I don’t know—I’m ambivalent on the subject. (And so, apparently, is Haidle himself, inasmuch as he recently branched out into film, writing a 2012 buddy comedy called Stand Up Guys, with Al Pacino, Christopher Walken, and Alan Arkin as geriatric mobsters.) On the one hand, I can see his point: Why waste time reproducing the objective world onstage when you have the means to create an imaginative one at least theoretically capable of freeing you to express deeper truths? Naturalism, after all, is historically just a response to the empty spectacles and political complacency of late-19th-century European culture. There’s no reason to hold it in awe, especially with the millions of smartphones deployed now, recording every fucking thing.
On the other hand, so much of current quirkiness (including some of Haidle’s) comes across as collegiate exhibitionism—an excrescence of overencouraged MFA candidates writing for the approval of professors and foundations, more often than not in faux-innocent baby voices.
But in this case we’ve also got a compelling third hand: Haidle’s ambitious, goofy, very fine Smokefall, running now at Goodman in a “world-premiere coproduction” with South Coast Repertory.
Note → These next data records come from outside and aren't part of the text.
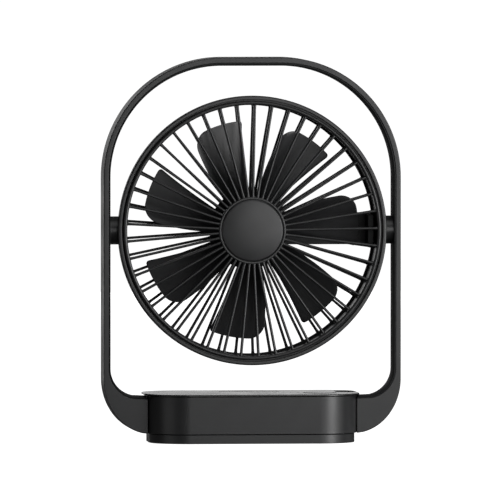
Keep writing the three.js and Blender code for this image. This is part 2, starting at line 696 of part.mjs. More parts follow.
function motor() {
  const mount = turned([[3.3, 0.8], [5, 0.8], [5, 9.6], [10.4, 9.6], [10.4, 10.7], [3.3, 10.7]]);
  const screwHoles = motorScrewPlaces().map((at) => rod(SCREW_HOLE, 5, 20, { sides: SMALL, at }));
  addPiece(head, "motor_mount", cutBy(mount, ...screwHoles), steel);
  const poles = 9;
  const core = new THREE.Shape();
  const spread = (360 / poles) * DEG;
  for (let i = 0; i < poles; i += 1) {
    const middle = i * spread;
    const corners = [
      [6.6, -0.5],
      [6.6, -0.2],
      [9.6, -0.14],
      [9.6, -0.4],
      [11, -0.4],
      [11, 0.4],
      [9.6, 0.4],
      [9.6, 0.14],
      [6.6, 0.2],
    ];
    corners.forEach(([radius, share]) => {
      const angle = middle + share * spread;
      const draw = i === 0 && share === -0.5 ? "moveTo" : "lineTo";
      core[draw](radius * Math.cos(angle), radius * Math.sin(angle));
    });
  }
  const stator = slice(core, 5.2).translate([0, 4.6, 0]).subtract(rod(5.2, 0, 10));
  addPiece(head, "motor_stator", stator, copper);
  addPiece(head, "motor_board", tube(5.3, 12.5, 8.4, 9.3), boardGreen);
  addPiece(head, "bearing_front", tube(1.6, 3.2, 1, 4), steel);
  addPiece(head, "bearing_rear", tube(1.6, 3.2, 7.4, 10.4), steel);
  const screw = [[0, 9.8], [1, 9.8], [1, 13.8], [1.8, 13.8], [1.8, 14.6], [1.3, 15], [0, 15]];
  motorScrewPlaces().forEach((at, i) => {
    addPiece(head, "motor_screw_" + (i + 1), turned(screw, { sides: SMALL, at }), steel);
  });
}

// Round lead from the right pivot along the duct to the motor's board.
function motorLead() {
  const turns = [
    [79, 0],
    [LEAD_X + 0.4, 0],
    [LEAD_X, 0.4],
    [LEAD_X, 15.3],
    [LEAD_X - 1, 16.3],
    [25, 16.3],
    [22, 15],
    [15, 15],
    [LEAD_HOLE_X, 14],
    [LEAD_HOLE_X, 9.7],
  ];
  const radius = 0.7;
  const rings = turns.map(([x, y], i) => {
    const [ax, ay] = turns[Math.max(i - 1, 0)];
    const [bx, by] = turns[Math.min(i + 1, turns.length - 1)];
    const along = new THREE.Vector3(bx - ax, by - ay, 0).normalize();
    const side = new THREE.Vector3(-along.y, along.x, 0);
    return Array.from({ length: 8 }, (_, k) => {
      const angle = (k / 8) * 2 * Math.PI;
      const point = new THREE.Vector3(x, y, radius * Math.sin(angle));
      return point.addScaledVector(side, radius * Math.cos(angle));
    });
  });
  addPiece(head, "motor_lead", loft(rings), rubberBlack);
}

function pivotBosses() {
  const clear = turned(
    [
      [0, -40],
      [GUARD_RADIUS + GAP, -40],
      [GUARD_RADIUS + GAP, -6],
      [GUARD_REAR_RADIUS + GAP, GUARD_BACK],
      [0, GUARD_BACK],
    ],
    { sides: RING_SIDES },
  );
  const outer = HOOP_HALF_WIDTH - BAND_THICKNESS - WASHER_SPACE;
  [["left", -1], ["right", 1]].forEach(([side, sign]) => {
    const boss = [
      [0, sign * 70],
      [BOSS_RADIUS, sign * 70],
      [BOSS_RADIUS, sign * (outer - 0.4)],
      [BOSS_RADIUS - 0.4, sign * outer],
      [0, sign * outer],
    ];
    const bore = rod(PIN_RADIUS + GAP, sign * 60, sign * 90, { axis: "x" });
    const made = cutBy(turned(boss, { axis: "x", sides: 24 }), clear, bore);
    addPiece(head, "pivot_boss_" + side, made, satinBlack);
  });
}

// ---- Impeller ----------------------------------------------------------------------------

// How much of the chord a rounded tip corner takes away at a radius.
function cornerLoss(radius, corner) {
  const rise = Math.max(0, radius - (BLADE_TIP - corner));
  return corner - Math.sqrt(Math.max(0, corner ** 2 - rise ** 2));
}

function blade() {
  const chordSteps = 3;
  const radii = [0, 0.5].map((part) => BLADE_ROOT + part * (BLADE_TIP - BLADE_ROOT));
  const tipPlaces = [1, 0.5, 0.15, 0].map((part) => BLADE_TIP - part * TRAILING_CORNER);
  const rings = [...radii, ...tipPlaces].map((radius) => {
    const part = (radius - BLADE_ROOT) / (BLADE_TIP - BLADE_ROOT);
    const start = BLADE.rootTurn * (1 - part);
    const span = BLADE.rootSpan + (BLADE.tipSpan - BLADE.rootSpan) * part;
    const leading = start * DEG + cornerLoss(radius, LEADING_CORNER) / radius;
    const trailing = (start + span) * DEG - cornerLoss(radius, TRAILING_CORNER) / radius;
    const point = (share, side) => {
      const angle = leading + (trailing - leading) * share;
      const chord = (angle / DEG - start) / span;
      const slope = BLADE.back + (BLADE.front - BLADE.back) * chord;
      const bow = BLADE.camber * Math.sin(Math.PI * chord);
      const y = slope + bow + (side * BLADE.thickness) / 2;
      return new THREE.Vector3(radius * Math.cos(angle), y, radius * Math.sin(angle));
    };
    const shares = Array.from({ length: chordSteps + 1 }, (_, i) => i / chordSteps);
    return [...shares.map((s) => point(s, -1)), ...shares.reverse().map((s) => point(s, 1))];
  });
  return loft(rings);
}

function impeller() {
  const cup = turned(
    [
      [1.7, -3.4],
      [IMPELLER_HUB_RADIUS - 2, -3.4],
      [IMPELLER_HUB_RADIUS, -1.8],
      [IMPELLER_HUB_RADIUS, 9],
      [14.5, 9],
      [14.5, -1.5],
      [1.7, -1.5],
    ],
    { sides: 28 },
  );
  const blades = withCopies(cup, blade(), BLADE_COUNT, BLADE.firstAngle);
  addPiece(head, "impeller", cutBy(blades, rod(14.5, -1.5, 20, { sides: 28 })), bladeBlack);
  addPiece(head, "motor_shaft", rod(1.5, -5.2, 12), steel);
  const cupProfile = [[1.6, -1.2], [14.2, -1.2], [14.2, 8], [13.3, 8], [13.3, 0], [1.6, 0]];
  addPiece(head, "rotor_cup", turned(cupProfile), steel);
  addPiece(head, "rotor_magnet", tube(11.5, 13, 1.8, 7.8), rubberBlack);
  addPiece(head, "impeller_nut", rod(3, -4.8, -3.7, { sides: 6 }).subtract(rod(1.6, -6, 0)), steel);
}

baseBody();
topCover();
bottomPlate();
baseFasteners();
indicators();
powerButton();
electronics();
hoopBand();
hoopStrip();
pivots();
fanLead();
guardDrum();
frontGrille();
hubCap();
rearGrille();
cableDuct();
motorCap();
motor();
motorLead();
pivotBosses();
impeller();

export default root;
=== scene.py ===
import json
import math

import bmesh
import bpy
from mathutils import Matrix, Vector


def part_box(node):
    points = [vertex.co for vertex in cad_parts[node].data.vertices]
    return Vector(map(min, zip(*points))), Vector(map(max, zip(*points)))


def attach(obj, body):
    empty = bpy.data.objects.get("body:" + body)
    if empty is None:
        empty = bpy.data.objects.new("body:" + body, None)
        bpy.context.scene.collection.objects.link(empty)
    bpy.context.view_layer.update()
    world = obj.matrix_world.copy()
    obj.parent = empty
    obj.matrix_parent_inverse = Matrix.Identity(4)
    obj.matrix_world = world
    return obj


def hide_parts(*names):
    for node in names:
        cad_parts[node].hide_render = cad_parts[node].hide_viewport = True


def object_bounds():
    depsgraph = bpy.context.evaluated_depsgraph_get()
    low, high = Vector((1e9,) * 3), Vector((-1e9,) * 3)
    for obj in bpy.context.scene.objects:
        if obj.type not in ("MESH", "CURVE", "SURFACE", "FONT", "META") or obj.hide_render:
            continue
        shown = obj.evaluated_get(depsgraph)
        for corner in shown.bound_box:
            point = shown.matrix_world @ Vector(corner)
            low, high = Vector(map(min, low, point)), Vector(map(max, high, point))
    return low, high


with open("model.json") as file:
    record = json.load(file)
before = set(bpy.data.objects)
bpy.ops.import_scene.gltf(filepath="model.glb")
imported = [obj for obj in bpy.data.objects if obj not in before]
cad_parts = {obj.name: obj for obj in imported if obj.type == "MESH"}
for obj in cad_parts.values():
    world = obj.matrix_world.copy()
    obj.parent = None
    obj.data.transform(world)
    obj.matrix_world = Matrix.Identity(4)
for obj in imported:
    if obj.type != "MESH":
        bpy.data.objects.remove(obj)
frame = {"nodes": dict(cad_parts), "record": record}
cad_low, cad_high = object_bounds()

# Lengths below are millimetres until a mesh is made. Angles are degrees.
MM = 0.001


def node_box(name):
    low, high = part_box(name)
    return [c / MM for c in low], [c / MM for c in high]


def mid(low, high, axis):
    return (low[axis] + high[axis]) / 2


def half_size(low, high, axis):
    return (high[axis] - low[axis]) / 2


def arc(cx, cy, radius, start, end, steps):
    """Points on an arc, both ends included."""
    points = []
    for i in range(steps + 1):
        angle = math.radians(start + (end - start) * i / steps)
        points.append((cx + radius * math.cos(angle), cy + radius * math.sin(angle)))
    return points


def circle(cx, cy, radius, count):
    """A loop of points on a circle."""
    return arc(cx, cy, radius, 0, 360 - 360 / count, count - 1)


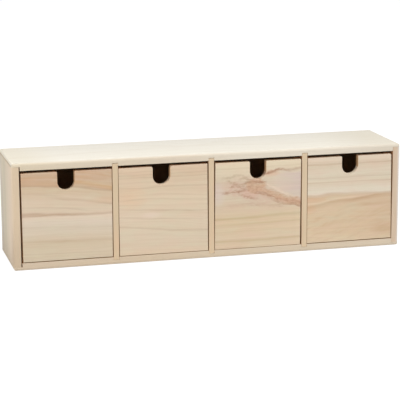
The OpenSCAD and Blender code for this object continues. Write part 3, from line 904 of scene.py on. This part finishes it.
finish = Finish(bpy.data.materials.new("pin steel"))
spot = finish.add("TexCoord", None, None, "Object")
millimetres = finish.add("VectorMath", {"operation": "SCALE"}, {0: spot, "Scale": 1 / MM})
tarnish = finish.cloud(millimetres, (0.6, 0.6, 0.6), 401, 3.0)
steel_tone = finish.mix(finish.limit((tarnish - 0.4) * 3.0), tone(176, 173, 168), tone(126, 118, 108))
scratches = finish.add("Bump", None, {"Strength": 0.3, "Distance": 0.00005, "Height": tarnish})
shader = finish.add("BsdfPrincipled", None, {
    "Base Color": steel_tone,
    "Metallic": 1.0,
    "Roughness": 0.3 + tarnish * 0.3,
    "Normal": scratches,
})
finish.add("OutputMaterial", None, {"Surface": shader})
for node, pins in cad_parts.items():
    if node.endswith("_pins"):
        pins.data.materials.clear()
        pins.data.materials.append(finish.owner)


# ---- Studio ----
# A white table and a white room, one large soft lamp over the front and a weaker one at the left,
# and the camera where the photographer stood.

AMBIENT = 0.38
WHITE = (1, 1, 1, 1)
TABLE_PAINT = (0.92, 0.92, 0.92, 1)
TABLE_GLOW = 1.15
TABLE_GLOW_SHARE = 0.8
TABLE_REACH = 6.0
TABLE_Z = -0.2 * MM


def straight_on(finish):
    """1 for what the camera sees, also through glass or in metal, and 0 for light on the chest."""
    camera_ray = finish.add("LightPath", None, None, "Is Camera Ray")
    glossy_ray = finish.add("LightPath", None, None, "Is Glossy Ray")
    glass_ray = finish.add("LightPath", None, None, "Is Transmission Ray")
    return finish.sum("MAXIMUM", camera_ray, finish.sum("MAXIMUM", glossy_ray, glass_ray))


room = Finish(bpy.context.scene.world or bpy.data.worlds.new("studio"))
bpy.context.scene.world = room.owner
room_strength = AMBIENT + straight_on(room) * (1 - AMBIENT)
sky = room.add("Background", None, {"Color": WHITE, "Strength": room_strength})
room.add("OutputWorld", None, {"Surface": sky})

table = Finish(bpy.data.materials.new("table"))
matt = table.add("BsdfDiffuse", None, {"Color": TABLE_PAINT})
bright = table.add("Emission", None, {"Color": WHITE, "Strength": TABLE_GLOW})
both = table.add("MixShader", None, {0: straight_on(table) * TABLE_GLOW_SHARE, 1: matt, 2: bright})
table.add("OutputMaterial", None, {"Surface": both})

top = bmesh.new()
bmesh.ops.create_grid(top, x_segments=1, y_segments=1, size=TABLE_REACH)
bmesh.ops.translate(top, verts=top.verts, vec=(0, 0, TABLE_Z))
mesh = bpy.data.meshes.new("table_top")
top.to_mesh(mesh)
top.free()
mesh.materials.append(table.owner)
table_top = bpy.data.objects.new("table_top", mesh)
bpy.context.scene.collection.objects.link(table_top)


def lamp(name, spot, target, size, watts):
    """A square soft lamp that faces its target."""
    light = bpy.data.lights.new(name, "AREA")
    light.shape = "SQUARE"
    light.size = size
    light.energy = watts
    holder = bpy.data.objects.new(name, light)
    holder.location = spot
    holder.rotation_euler = (Vector(target) - Vector(spot)).to_track_quat("-Z", "Y").to_euler()
    bpy.context.scene.collection.objects.link(holder)


lamp("key_lamp", (0.3, -1.0, 2.3), (0, 0, 0.05), 1.5, 46.5)
lamp("left_lamp", (-0.70, -0.22, 0.40), (-0.21, -0.02, 0.06), 0.3, 1.0)

# The camera's place and lens, and how far it is turned right, tipped down and leant, in degrees.
CAMERA_SPOT = (-0.437865, -1.683568, 0.436850)
TURNED = 14.5417
TIPPED = 12.3936
LEANT = 0.28674
LENS = 145.37

camera_data = bpy.data.cameras.new("camera")
camera_data.sensor_width = 36.0
camera_data.lens = LENS
camera_data.clip_end = 30.0
camera = bpy.data.objects.new("camera", camera_data)
camera.matrix_world = (
    Matrix.Translation(CAMERA_SPOT)
    @ Matrix.Rotation(math.radians(-TURNED), 4, "Z")
    @ Matrix.Rotation(math.radians(90 - TIPPED), 4, "X")
    @ Matrix.Rotation(math.radians(-LEANT), 4, "Z")
)
bpy.context.scene.collection.objects.link(camera)
bpy.context.scene.camera = camera
bpy.context.scene.view_settings.view_transform = "Standard"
You couldn’t ask for more quirk than Haidle supplies in this multigenerational family drama. There’s a quirky old grandpa called the Colonel, who dreams of his cherished, dead wife (“We loved each other on six continents”) while succumbing charmingly to decrepitude and dementia. A quirky teenager named Beauty, who stopped speaking at 13 (last words: “I have nothing more to say”) and subsists somehow on a diet of inedibles including dirt, tree bark, and house paint. A quirky pair of fetal twins, who have a long, in utero conversation (quoting Sondheim and Tolstoy) about the risks of being born. And not least of all, there’s a quirky narrator who’s generally nearby, adding what he calls “footnotes” to the action.
The thing is, the quirks in Smokefall aren’t just petty indulgences. Though ostentatious or misjudged at times—the conference between the twins outstays its welcome, devolving into cutesy cliches; Beauty’s blue-paint milk shake is too much of a stretch, abandoning the eccentric for the impossible—they’re part of an ultimately gorgeous whole. You might even say a vision. In its sweep and audacity, its somehow rueful cartoonishness, its leaps across time, and what turns out to be a clear-eyed unity, Smokefall reminds me of nothing so much as The Skin of Our Teeth, Thornton Wilder’s nervy attempt to represent all of human history in the adventures of a single family.
Haidle doesn’t take us from cave life to nuclear war, as Wilder does. Time passes, sure, and cataclysms occur, yet Smokefall is more an epic of the human heart than of humanity itself. You can’t read Haidle’s earlier scripts without seeing that he’s got significant unfinished business having to do with the family. Fathers are notable by their absence. Mothers are unreachable. Death and the longing for the dead are constants. In that sense his plays resemble Steven Spielberg movies, forever returning to some childhood sticking point. With its offer of a melancholy sort of closure, Smokefall seems to be a culmination—the work in which Haidle comes unstuck.
Anne Kauffman’s production does a great job of helping to pry him loose, as it maintains a superb clarity through complex changes of tone and time. So do the actors. Katherine Keberlein establishes herself as the sane, compassionate soul of things as Beauty’s mom, Violet. Eric Slater is just the right amount of ambiguous as Violet’s depressed husband, Daniel. Guy Massey makes a wily narrator, disclosing his secrets as he goes. Ditto Catherine Combs as Beauty. And Mike Nussbaum is simply phenomenal in his 89th year, playing two vivid variations on old men. Set designer Kevin Depinet, who did wonderfully atmospheric work on Chicago Shakespeare Theater’s current staging of Cyrano de Bergerac, turns the family home into another character here.